Beninteso, la responsabilità di questo completo fraintendimento non è di certo loro. C’è, infatti, una quantità di gente che ci marcia alla grande. Dal prossimo meno inesperto, che può vantarsi di essere “lippus in urbe caecorum” (“orbo fra ciechi“), a tutti quei soggetti che sull’inesperienza mista ad ingenuità possono costruire il proprio tornaconto: governi, produttori, indotto formativo, etc.. Una contingenza, dunque, in cui l’uso “corretto in quanto facile” è la situazione meno desiderata, e più in/volontariamente offuscata..
Pensiamo, ad esempio, alla comunicazione istituzionale: enti pubblici e privati (le aziende e le loro associazioni di categoria) da tempo affermano qua e la – e sostengono, finanziando iniziative di acquisto e di formazione – la necessità di adeguarsi almeno ad un minimo livello di alfabetizzazione informatica, e che non è neanche pensabile per un (candidato) lavoratore non possedere un grado di informatizzazione superiore. La Gente ascolta, si preoccupa – perché a tali toni allarmanti deve per forza corrispondere una difficoltà di adeguamento – e tenta di colmare il gap, andando allo sbaraglio, facendosi aiutare da parenti ed amici, comprandosi libri e/o frequentando corsi di formazione. In questo un pesante battage mediatico e pubblicitario si aggiunge alle voci istituzionali già perentorie ricordando che le autostrade digitali sono ricolme di altre pericolosissime insidie. La Gente, così, percepisce, oltre alla difficoltà, anche il rischio, e la conseguente necessità di essere ancora più attenti e preparati.
È lo stress derivato da tali pressioni – che la “nostra” generazione di utilizzatori informatici, spesso autodidatta, non ha conosciuto – che vanifica gli sforzi (già) fatti in termini di usabilità delle interfacce, o quasi. Per esempio..

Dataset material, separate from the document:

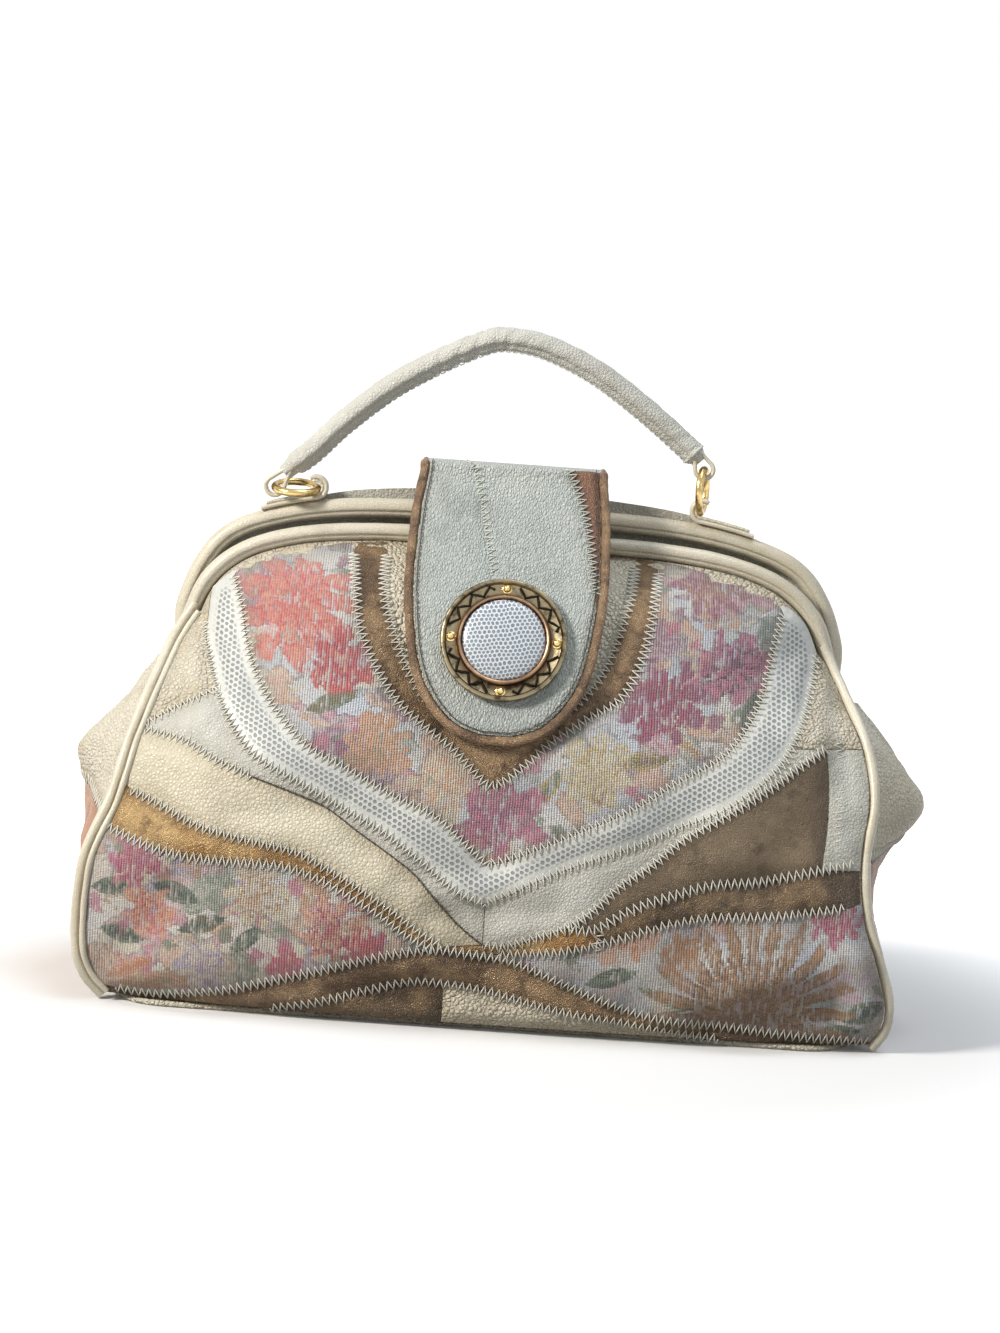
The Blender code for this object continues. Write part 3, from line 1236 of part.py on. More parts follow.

- Perde affidabilità il metodo principale (autodidattico) per l’apprendimento dell’uso dell’interfaccia, ossia per “Prove ed errori“, perché si teme che un errore possa causare chissà quale catastrofica conseguenza (quando un Ctrl+Z, su Windows™, spesso è sufficiente a recuperare..);
- Lo stress – e chi ha a che fare con veri novizi lo sente palpabile – porta a ridurre la dimensione del campo attentivo, che anziché coprire tutta la superficie (e gli stimoli..) dell’interfaccia si concentra su pochi cm2;
- Il campo attentivo così ridotto inibisce la gestaltica ri-eleborazione della interfaccia come un “intero” composto da parti, gli oggetti (le finestre, le icone, i pulsanti, etc.), all’interno di cui è possibile muoversi come fosse uno spazio reale;
- Di nuovo, il ridotto campo attentivo estremizza lo stimolo locale rispetto a quelli distanti (e.g. l’utente fa un’azione da cui scaturisce una finestra di dialogo e, non notandola, resta bloccato senza capirne il perché).
Ovviamente, nessun programma di studio, né tantomeno la maggior parte dei docenti, si preoccupa di “curare” – perché si tratta di un problema non dissimile dall’aver disimparato a camminare (i.e. per una lunga degenza) e recuperarne l’abilità grazie all’aiuto di fisiatri e fisioterapisti – sia questa disabilità (carenza di interazione con l’interfaccia) che la sua eziologia (lo stress – potremmo dire – da F.U.D. su tutto ciò che concerne l’informatica). Qualche manuale tenta di raccogliere tale sfida, ma si scontra con la sua natura, essenzialmente pratica.
Così accade che ad aspiranti Web Designer si spieghi che posizionare il logo aziendale a partire dalla parte sx dell’header è una convenzione (poichè gli occidentali leggono dall’alto al basso e da sx a dx) impiegata per aumentare la usabilità della pagina Web.. ..E che la stessa lezione la si debba dare a novizi della navigazione sul Web già solo per far loro presente che lì ci sarà sempre un link di ritorno alla Home Page del sito in cui sono.
Si tratta, pertanto, di un paradosso: spiegare esplicitamente come utilizzare un qualcosa che dovrebbe essere implicitamente autoesplicativo, che si sa – per essere magari in prima persona dei produttori di quella cosa – che risponde a tutti i requisiti di usabilità, e che negli effetti non lo è solo perché gli utilizzatori rigettano pervicacemente queste sue caratteristiche in quanto troppo facili.
Paradossalmente, dunque, maggiore è l’intuitività di un’interfaccia, maggiore è (probabilmente) anche la reticenza a fruirne nel modo corretto (intuitivo). E ciò non può essere superato con interfacce ancor più intuitive, se prima non c’è un cambio di rotta di tipo culturale (come immaginiamo l’uso del computer).